A segment of the 1980s East Village scene is enjoying a surprising resurrection this season, with a few artists from the Neo-Geo movement making appearances in unexpected places. Sculptor Haim Steinbach is showing with Chelsea powerhouse Tanya Bonakdar, and Meyer Vaisman, a reclusive figure of late, will have a show out in Williamsburg, at an artist-run gallery called Soloway. It will be Mr. Vaisman’s first show in New York since 2000.
“I studied Meyer’s work in school,” said Soloway’s Munro Galloway. “The way he uses found imagery and digital manipulation in his work has resonance with what is happening now.” Mr. Vaisman’s experience running the storied International With Monument gallery in the 1980s—the former home of Jeff Koons, a onetime Neo-Geo star—is also an inspiration, Mr. Galloway said. Artist-run spaces like International are opening at a breathtaking rate in Bushwick, but it still feels too early to hazard a guess of what will happen there.
WHAT COMES NEXT
With so much money flowing into the art world today, it should be a time of diverse and far-reaching experiments and innovations, and alternative spaces should be vigorously expanding. Instead, that money appears to be flowing into the same few hands, supporting the same well-known names. Collectors are building private museums as nonprofits announce layoffs.

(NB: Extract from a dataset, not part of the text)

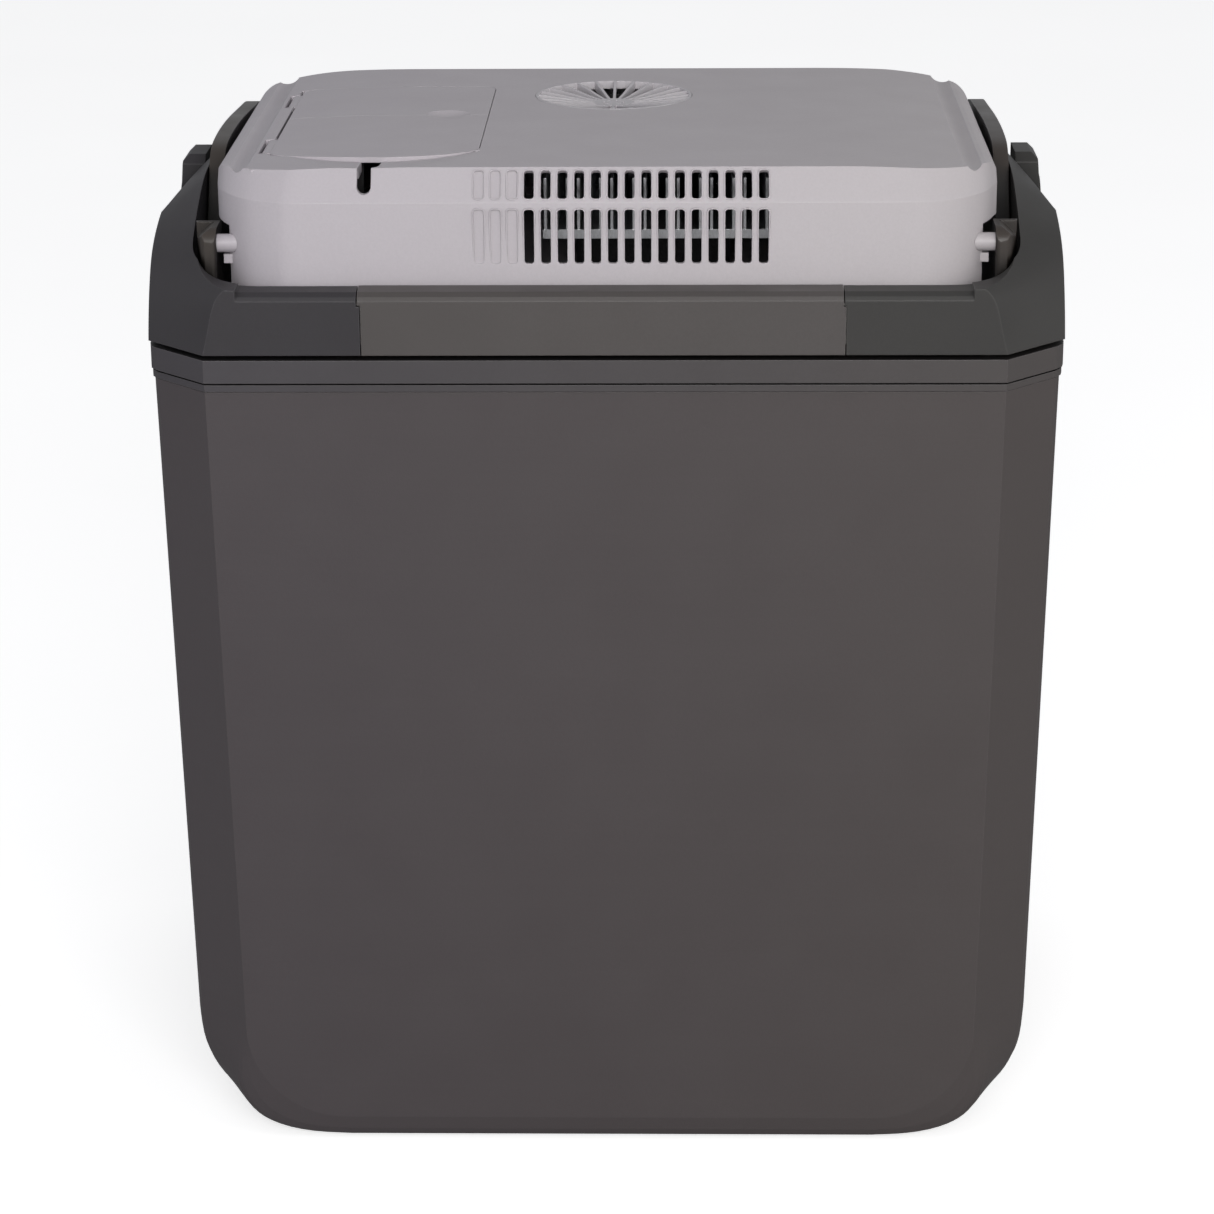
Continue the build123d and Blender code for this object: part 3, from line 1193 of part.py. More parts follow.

The price of the cheapest sculpture in Japanese artist Takashi Murakami’s recent show at Gagosian London was $1.8 million, a sum that would cover the operating expenses of a New York nonprofit like White Columns or SculptureCenter for two years—or buy, en masse, a dozen shows on the Lower East Side, giving enterprising dealers some breathing room.
If some economists prove right, a double dip recession looms. Big-ticket items by established names selling smoothly could just be one more indication that investors want somewhere to park their money other than the wobbly stock market. If the economy worsens, the effects could be painful for many. For now, though, the art world feels strangely insulated from that broader turmoil. In other words, Boom 2.0 is in full swing.